Vous avez réussi à obéir, c'est tout. C'est là dessus qu'on vous a triés, sélectionnés, depuis l'école et l'enfance, comme des bestiaux qui ont donné leur lait, pour avoir leur ration de granulés. Et pour cela vous avez abandonné le meilleur d vous même, votre créativité, votre souveraineté, votre liberté.

Bien sûr que toute société est basée sur des compromis, et une part de renoncement est nécessaire. A quoi je mesure votre servitude, c'est à la liberté que j'ai conquise par ma misère, celle de chevaucher longuement vos tribunes, de vous écouter partout, et de n'entendre toujours que les mêmes choses.
Je sais que le discours des siècles évoluent comme les espèces, les arbres, les rochers. Nous sommes dans la nature, et pour une part, nous ne changeons pas plus vite qu'elle.
Mais pour ce qui est d'une part de notre humanité, vous êtes en esclavage. Et dans vos fers, vous ne réalisez plus que ne pas progresser, c'est régresser. Et que la seule solution pour progresser, c'est mettre en oeuvre notre part créative.

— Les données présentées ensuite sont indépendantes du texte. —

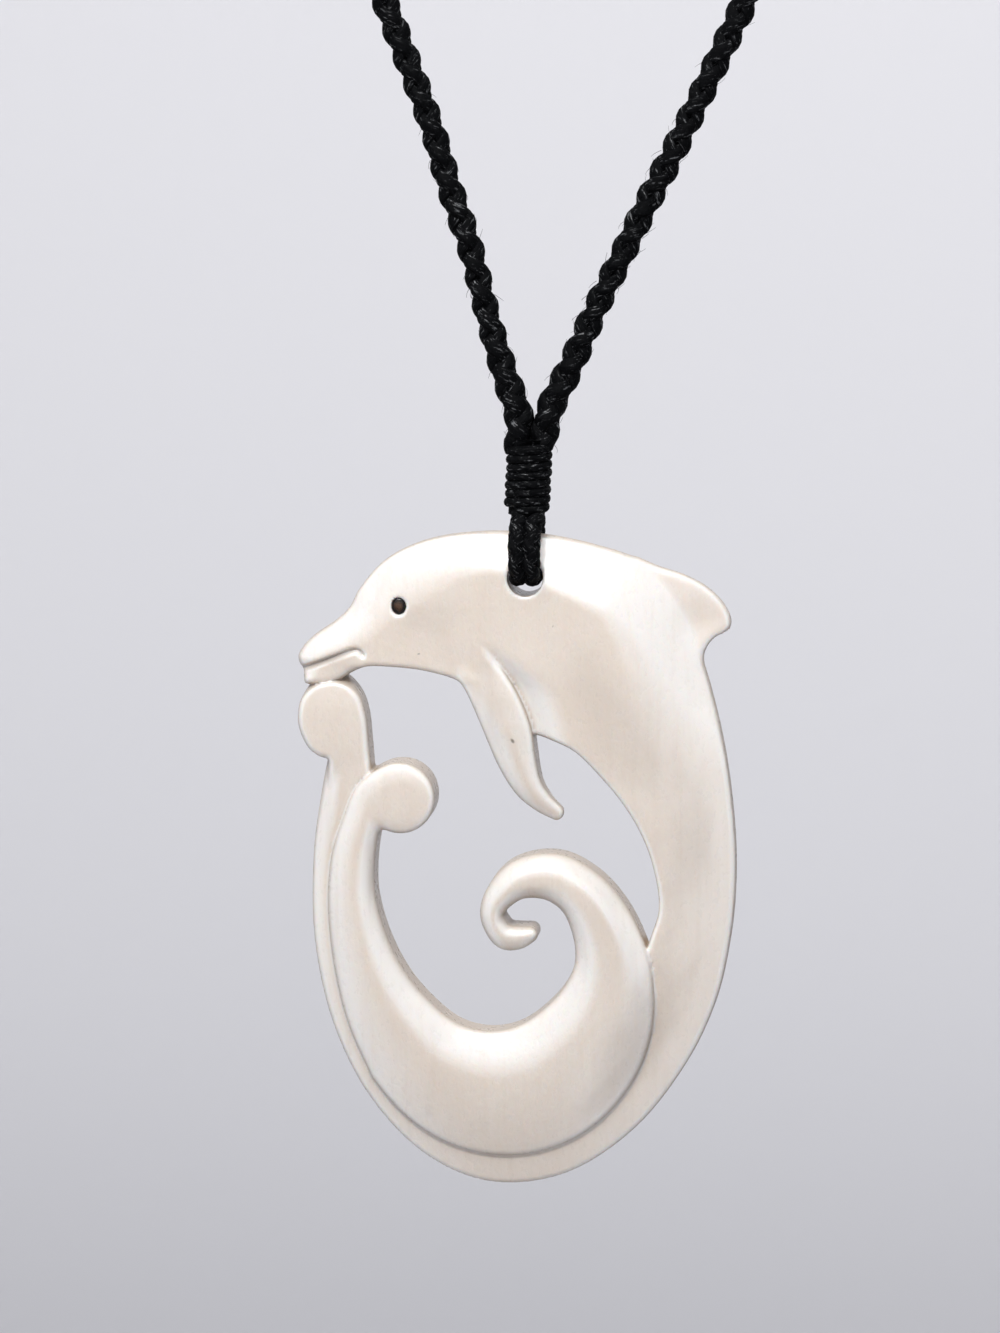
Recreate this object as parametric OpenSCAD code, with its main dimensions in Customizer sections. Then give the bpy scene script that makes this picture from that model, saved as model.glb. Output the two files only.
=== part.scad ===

Et ne me parlez pas des petits génies de l'électronique où l'on cherche le Messie comme on cherchait le petit Bouddha, comme si la matière allait sauver l'esprit. A force de manquer l'essentiel dans nos manœuvres, nous nous en éloignons de plus en plus.

Bref, je ne vais pas crier dans le vacarme, ce n'est pas mon genre, alors bonne nuit, et vae victis.